The success of our innovation initiatives will depend on customer and consumer
acceptance of our products, of which there can be no assurance. If our
innovation efforts do not succeed, we may not be able to continue to increase
sales or profit margins.

   Our Raw Material and Supply Costs Could Increase

     The most important raw materials that we use in our operations are raw
milk, cream (including butterfat) and high density polyethylene resin. The
prices of these materials increase and decrease depending on supply and demand
and, in some cases, governmental regulation. Prices of raw milk and cream can
fluctuate widely over short periods of time. In many cases, we are not able to
pass on the increased price of raw materials to our customers due primarily to
timing problems. Therefore, volatility in the cost of our raw materials can
adversely affect our performance.

   We Could Be Adversely Affected by Changes in Regulations

     Under the Federal Milk Marketing Order program, the federal government and
several state agencies establish minimum regional prices paid to producers for
raw milk. These prices, which are calculated by economic formula based on supply
and demand, vary depending on the type of product manufactured using the raw
milk. In New England, the Northeast Dairy Compact Commission sets a minimum
price for milk independent of the price set by the federal milk marketing
orders. The price we pay for raw milk in New England currently exceeds the price
we pay for raw milk in other parts of the country. Several other states have
adopted or are considering adopting compacts among milk producers which would
establish minimum prices paid by milk processors, including us, to raw milk
producers in those states. We do not know whether new compacts will be
authorized by Congress or, if authorized, the extent to which these compacts
would increase the prices we pay for raw milk.

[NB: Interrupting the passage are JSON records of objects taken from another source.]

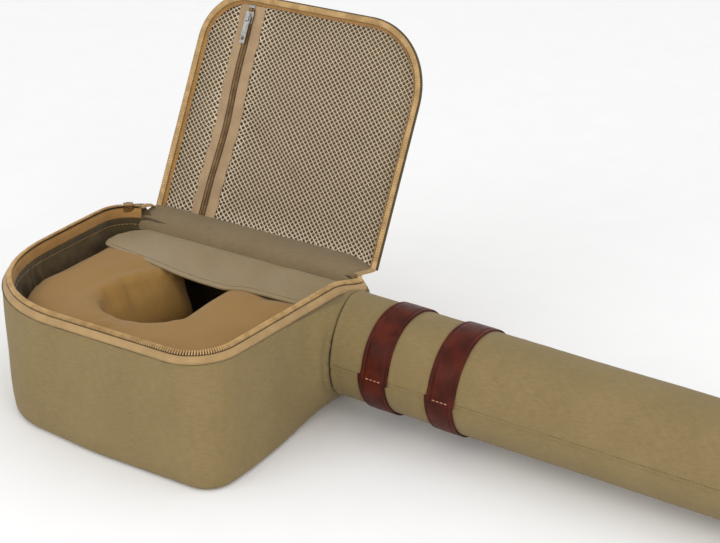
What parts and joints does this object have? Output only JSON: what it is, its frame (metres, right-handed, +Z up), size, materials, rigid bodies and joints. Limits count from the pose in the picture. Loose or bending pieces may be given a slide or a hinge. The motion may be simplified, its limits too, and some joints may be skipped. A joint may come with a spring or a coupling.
{
  "type": "rod case",
  "caption": "Fishing rod and reel case: a zipped canvas reel box with a padded insert and a net lid pocket, on a rigid canvas-covered rod tube with leather bands.",
  "frame": {"origin": "centre of the reel box's base, on the surface that the case stands on", "axes": "+X runs along the tube away from the box, +Y towards the lid hinge at the back of the box, +Z up"},
  "size_m": [0.8398, 0.3131, 0.2703],
  "materials": {
    "canvas": "fine woven khaki canvas, matt",
    "lining": "dark olive lining cloth",
    "flap_cloth": "satin nylon",
    "tape": "ribbed zip tape",
    "facing": "tan binding tape",
    "coil": "nylon zip coil",
    "insert_cloth": "smooth tan cloth over foam",
    "net": "knitted net",
    "leather": "polished reddish brown leather",
    "metal": "nickel plate",
    "bronze": "antique lacquer",
    "foam": "closed-cell foam",
    "plastic": "rigid plastic"
  },
  "bodies": {
    "case": {"wall_canvas": "canvas", "base_canvas": "canvas", "base_board": "plastic", "base_pad": "foam", "wall_foam": "foam", "wall_lining": "lining", "rim_facing": "facing", "rim_binding": "lining", "lower_zip_tape": "tape", "lower_zip_coil": "coil", "back_hinge_strip": "canvas", "neck_facing": "facing", "tube_cover_upper": "canvas", "tube_cover_lower": "canvas", "tube_core": "plastic", "tube_lining": "lining", "tube_end_pad": "foam", "tube_end_board": "plastic", "tube_end_cover": "canvas", "tube_end_piping": "leather", "band_a_upper": "leather", "band_a_lower": "leather", "band_b_upper": "leather", "band_b_lower": "leather", "handle_tab_near": "leather", "handle_tab_far": "leather", "handle_rivets": "metal", "insert_foam": "foam", "insert_cover": "insert_cloth"},
    "flap": {"liner_flap": "flap_cloth"},
    "lid": {"lid_canvas": "canvas", "lid_foam": "foam", "lid_lining": "lining", "lid_back_strip": "canvas", "upper_zip_tape": "facing", "upper_zip_coil": "coil", "mesh_left": "net", "mesh_right": "net", "pocket_tape_left": "tape", "pocket_tape_right": "tape", "pocket_coil_left": "coil", "pocket_coil_right": "coil", "pocket_top_stop": "metal"},
    "pocket_zip_slider": {"pocket_slider": "metal"},
    "pocket_zip_pull": {"pocket_pull": "metal"},
    "box_zip_slider": {"main_slider": "bronze"},
    "box_zip_pull": {"main_pull": "bronze"},
    "carry_handle": {"handle_ring_near": "metal", "handle_ring_far": "metal", "handle_grip": "leather", "handle_core": "leather"}
  },
  "joints": [
    {"name": "lid_hinge", "type": "hinge", "parent": "case", "child": "lid", "pos_m": [0, 0.1034, 0.096], "axis": [-1, 0, 0], "range_deg": [-116, 64]},
    {"name": "flap_hinge", "type": "hinge", "parent": "case", "child": "flap", "pos_m": [0, 0.0944, 0.088], "axis": [-1, 0, 0], "range_deg": [0, 85]},
    {"name": "pocket_zip_travel", "type": "slide", "parent": "lid", "child": "pocket_zip_slider", "axis": [0, -0.4384, -0.8988], "range_m": [0, 0.15]},
    {"name": "pocket_pull_swing", "type": "hinge", "parent": "pocket_zip_slider", "child": "pocket_zip_pull", "pos_m": [-0.058, 0.18882, 0.2506], "axis": [-1, 0, 0], "range_deg": [0, 150]},
    {"name": "box_zip_travel", "type": "hinge", "parent": "case", "child": "box_zip_slider", "pos_m": [-0.09, 0.069, 0.0997], "axis": [0, 0, 1], "range_deg": [0, 45]},
    {"name": "box_pull_swing", "type": "hinge", "parent": "box_zip_slider", "child": "box_zip_pull", "pos_m": [-0.11556, 0.09456, 0.1029], "axis": [0.7071, 0.7071, 0], "range_deg": [0, 170]},
    {"name": "handle_swing", "type": "hinge", "parent": "case", "child": "carry_handle", "pos_m": [0.25147, 0.11035, 0.05144], "axis": [0.9997, 0, -0.0227], "range_deg": [0, 180]}
  ]
}
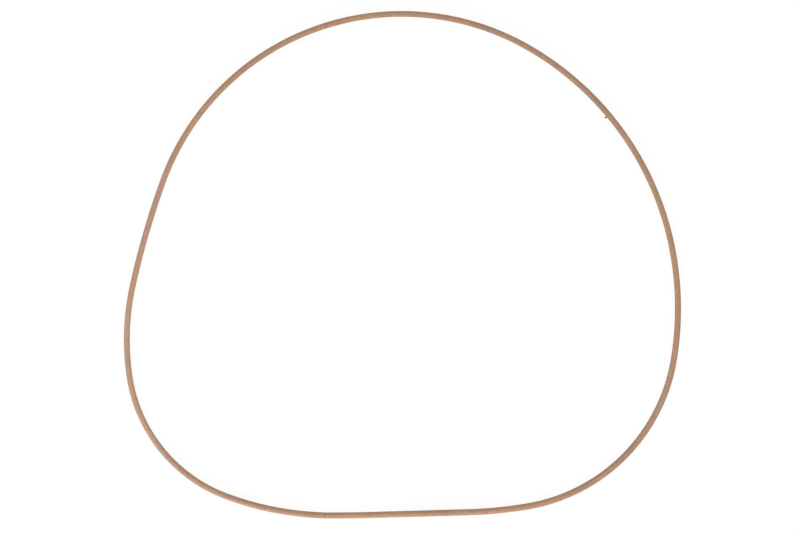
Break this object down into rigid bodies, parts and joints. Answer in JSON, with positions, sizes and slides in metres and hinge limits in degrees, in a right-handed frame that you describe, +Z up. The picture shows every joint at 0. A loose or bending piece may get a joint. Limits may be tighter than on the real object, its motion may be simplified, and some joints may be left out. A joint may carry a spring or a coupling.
{
  "type": "valve cover gasket",
  "caption": "Closed ring of round tan rubber that seals a valve cover to a cylinder head. It lies relaxed and flat, with a small moulding nib on its inner side.",
  "frame": {"origin": "under the middle of the ring's outer box, on the plane that it lies on", "axes": "+X along the longer overall size, +Y from the straight base towards the crown, +Z up out of the plane of the ring"},
  "size_m": [0.3738, 0.3406, 0.004],
  "materials": {
    "rubber": "matte moulded"
  },
  "bodies": {
    "root": {"gasket": "rubber"}
  },
  "joints": []
}
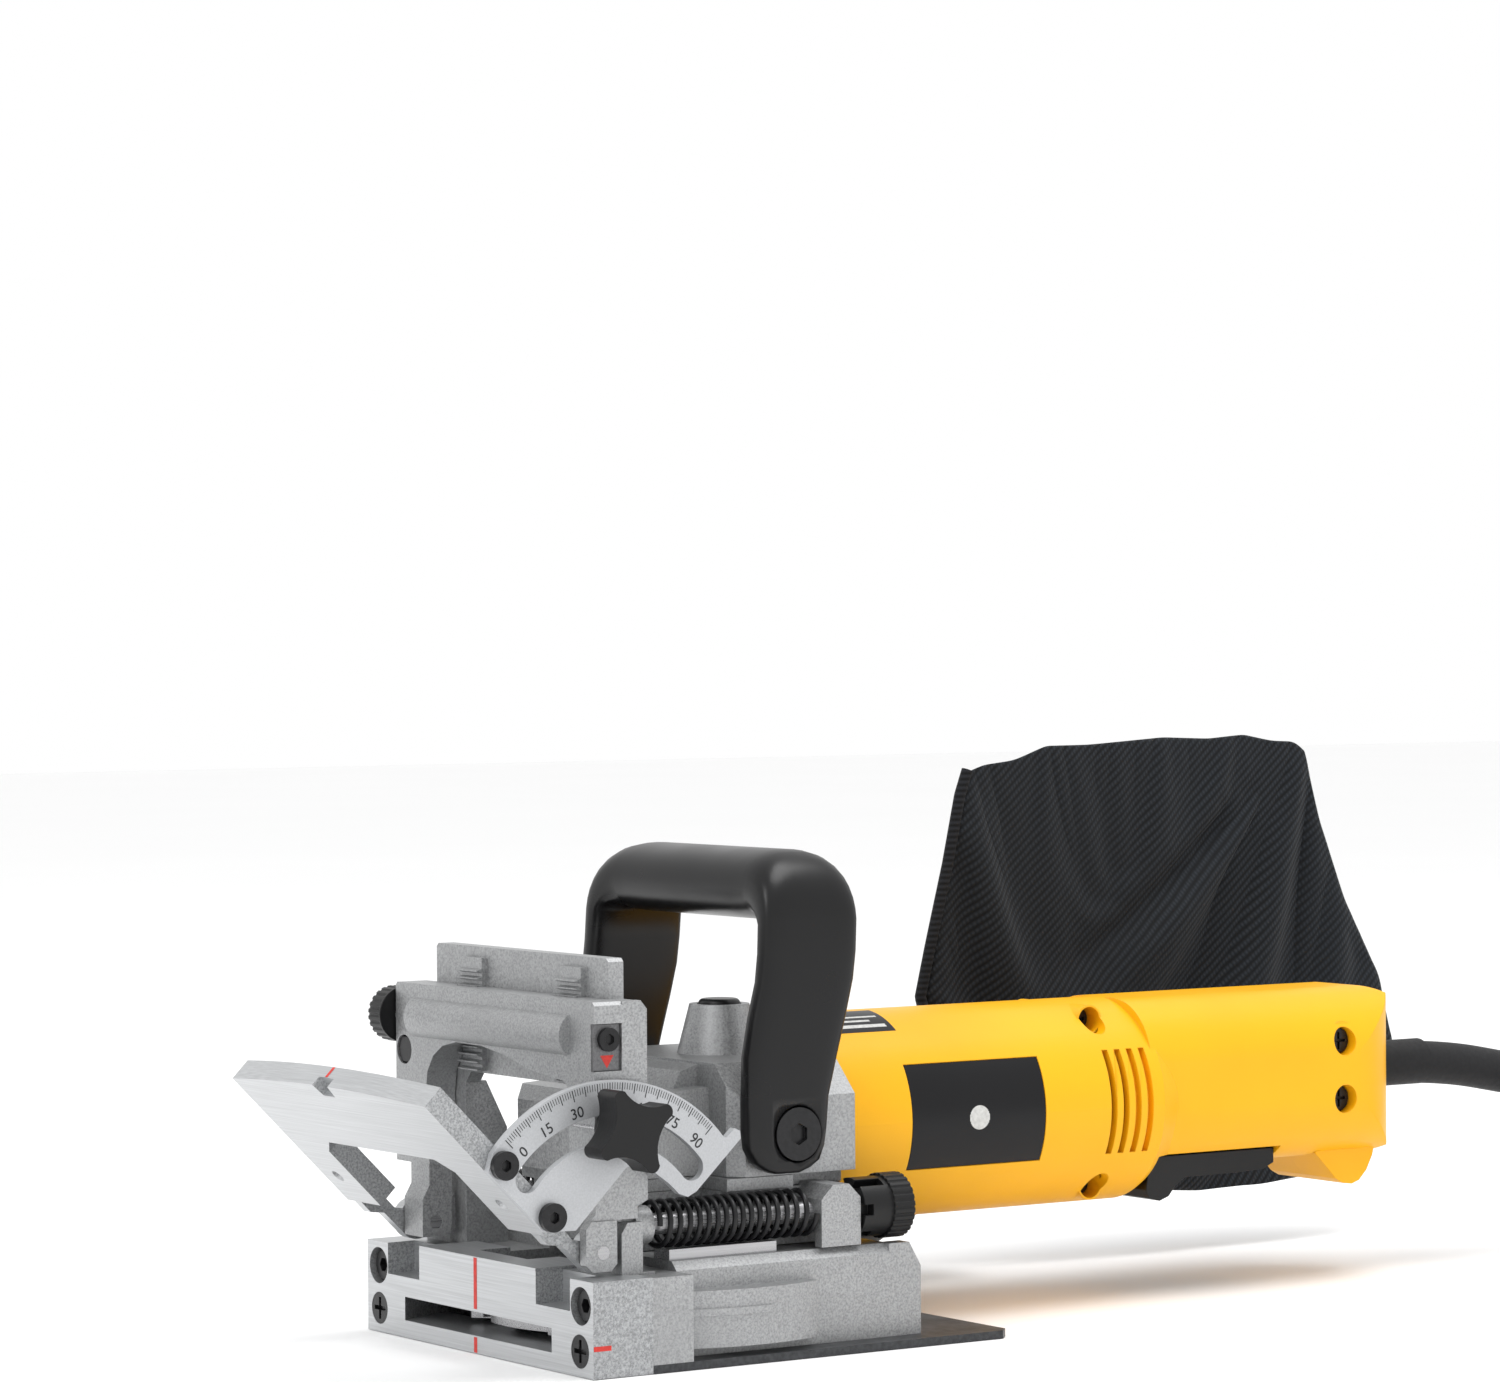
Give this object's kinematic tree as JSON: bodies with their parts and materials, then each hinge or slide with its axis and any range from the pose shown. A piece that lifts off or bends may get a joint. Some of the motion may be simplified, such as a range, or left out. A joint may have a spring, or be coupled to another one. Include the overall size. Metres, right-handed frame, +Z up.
{
  "type": "biscuit joiner",
  "caption": "Hand-held power tool whose sprung motor slide plunges a small disc cutter out of its front face; tilting fence, height rack, dust bag and cord.",
  "frame": {"origin": "point of the sole plane straight below the cutter spindle at rest", "axes": "+Z up from the sole, +Y back along the motor, +X toward the side with the angle quadrant; the front face looks along -Y"},
  "size_m": [0.2145, 0.5985, 0.164],
  "materials": {
    "machined_alloy": "machined, fine lay lines",
    "cast_alloy": "bead-blasted die casting",
    "scale_plate_alloy": "matt anodised",
    "sole_steel": "dark satin",
    "black_steel": "black oxide",
    "bright_steel": "ground",
    "plug_metal": "plated",
    "yellow_plastic": "satin moulded nylon",
    "black_plastic": "fine spark texture",
    "panel_plastic": "smooth film",
    "bag_fabric": "diagonal twill",
    "cord_rubber": "matt",
    "copper": "turned copper",
    "carbon": "carbon"
  },
  "bodies": {
    "base": {"sole_plate": "sole_steel", "sole_screws": "black_steel", "front_block": "machined_alloy", "front_screws": "black_steel", "blade_housing": "cast_alloy", "guide_rails": "bright_steel", "rack_frame": "cast_alloy", "guide_rods": "bright_steel", "spring_left": "black_steel", "spring_right": "black_steel", "dust_spout": "black_plastic", "bag_collar": "black_plastic", "dust_bag": "bag_fabric"},
    "anti_slip_pin_left": {"anti_slip_pin_left": "black_steel"},
    "anti_slip_pin_right": {"anti_slip_pin_right": "black_steel"},
    "carriage": {"fence_carriage": "cast_alloy", "height_lock_nut": "black_steel", "pointer_plate": "scale_plate_alloy", "pointer_screw": "black_steel", "hinge_pins": "bright_steel", "clamp_stud": "bright_steel"},
    "height_drive": {"height_shaft": "bright_steel", "height_knob": "black_plastic"},
    "tilt_lock": {"tilt_lock_knob": "black_plastic"},
    "fence": {"tilt_fence": "machined_alloy", "angle_quadrant": "scale_plate_alloy", "quadrant_screws": "black_steel"},
    "motor_slide": {"slide_foot": "cast_alloy", "gear_case_cover": "cast_alloy", "gear_case": "cast_alloy", "ball_bearings": "bright_steel", "housing_left": "yellow_plastic", "housing_right": "yellow_plastic", "housing_screws": "black_steel", "label_panel": "panel_plastic", "stator": "bright_steel", "brush_holders": "black_plastic", "carbon_brushes": "carbon", "switch_body": "black_plastic", "top_handle": "black_plastic", "handle_screws": "black_steel", "cord_clamp": "black_plastic", "cord_boot": "cord_rubber", "cord": "cord_rubber", "cord_coil": "cord_rubber", "cord_tie": "cord_rubber", "plug_body": "black_plastic", "plug_blades": "plug_metal"},
    "depth_turret": {"depth_turret": "black_plastic"},
    "trigger": {"trigger": "black_plastic"},
    "spindle_lock": {"spindle_lock_button": "black_plastic"},
    "cutter_spindle": {"spindle": "bright_steel", "cutter_flanges": "bright_steel", "cutter": "bright_steel", "bevel_gear": "bright_steel"},
    "armature": {"bevel_pinion": "bright_steel", "armature_shaft": "bright_steel", "armature_core": "bright_steel", "commutator": "copper", "cooling_fan": "black_plastic"}
  },
  "joints": [
    {"name": "plunge", "type": "slide", "parent": "base", "child": "motor_slide", "axis": [0, -1, 0], "range_m": [0, 0.026], "stiffness_N_per_m": 700, "springref_m": -0.008, "deforming": ["spring_left", "spring_right"]},
    {"name": "anti_slip_left", "type": "slide", "parent": "base", "child": "anti_slip_pin_left", "axis": [0, -1, 0], "range_m": [0, 0.0015]},
    {"name": "anti_slip_right", "type": "slide", "parent": "base", "child": "anti_slip_pin_right", "axis": [0, -1, 0], "range_m": [0, 0.0015]},
    {"name": "fence_height", "type": "slide", "parent": "base", "child": "carriage", "axis": [0, 0, 1], "range_m": [0, 0.018]},
    {"name": "height_knob_turn", "type": "hinge", "parent": "carriage", "child": "height_drive", "pos_m": [0, -0.046, 0.0926], "axis": [1, 0, 0], "range_deg": [-260, 5]},
    {"name": "tilt_lock_turn", "type": "hinge", "parent": "carriage", "child": "tilt_lock", "pos_m": [0.06, -0.047, 0.068], "axis": [1, 0, 0], "range_deg": [-90, 0]},
    {"name": "fence_tilt", "type": "hinge", "parent": "carriage", "child": "fence", "pos_m": [0, -0.047, 0.0332], "axis": [1, 0, 0], "range_deg": [-45, 45]},
    {"name": "depth_turret_turn", "type": "hinge", "parent": "motor_slide", "child": "depth_turret", "pos_m": [0.047, 0.048, 0.0392], "axis": [0, 1, 0], "range_deg": [0, 300]},
    {"name": "trigger_pull", "type": "hinge", "parent": "motor_slide", "child": "trigger", "pos_m": [0, 0.174, 0.0405], "axis": [1, 0, 0], "range_deg": [0, 4], "stiffness_Nm_per_rad": 0.6, "springref_deg": -8.59},
    {"name": "spindle_lock_press", "type": "slide", "parent": "motor_slide", "child": "spindle_lock", "axis": [0, 0, -1], "range_m": [0, 0.003], "stiffness_N_per_m": 500, "springref_m": -0.004},
    {"name": "spindle_spin", "type": "hinge", "parent": "motor_slide", "child": "cutter_spindle", "pos_m": [0, 0, 0.03], "axis": [0, 0, 1], "continuous": true},
    {"name": "armature_spin", "type": "hinge", "parent": "motor_slide", "child": "armature", "pos_m": [0, 0.094, 0.0605], "axis": [0, 1, 0], "continuous": true}
  ],
  "couplings": [
    {"joint": "height_knob_turn", "follows": "fence_height", "rad_per_m": -238.09},
    {"joint": "armature_spin", "follows": "spindle_spin", "ratio": 2.75}
  ]
}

     As a manufacturer and distributor of food products, we are also subject to
federal, state and local laws and regulations relating to

     o    food quality,

     o    manufacturing standards,

     o    labeling, and

     o    packaging.


                                       22
<PAGE>   23


     Our operations are subject to other federal, foreign, state and local
governmental regulation, including laws and regulations relating to occupational
health and safety, labor, discrimination and other matters.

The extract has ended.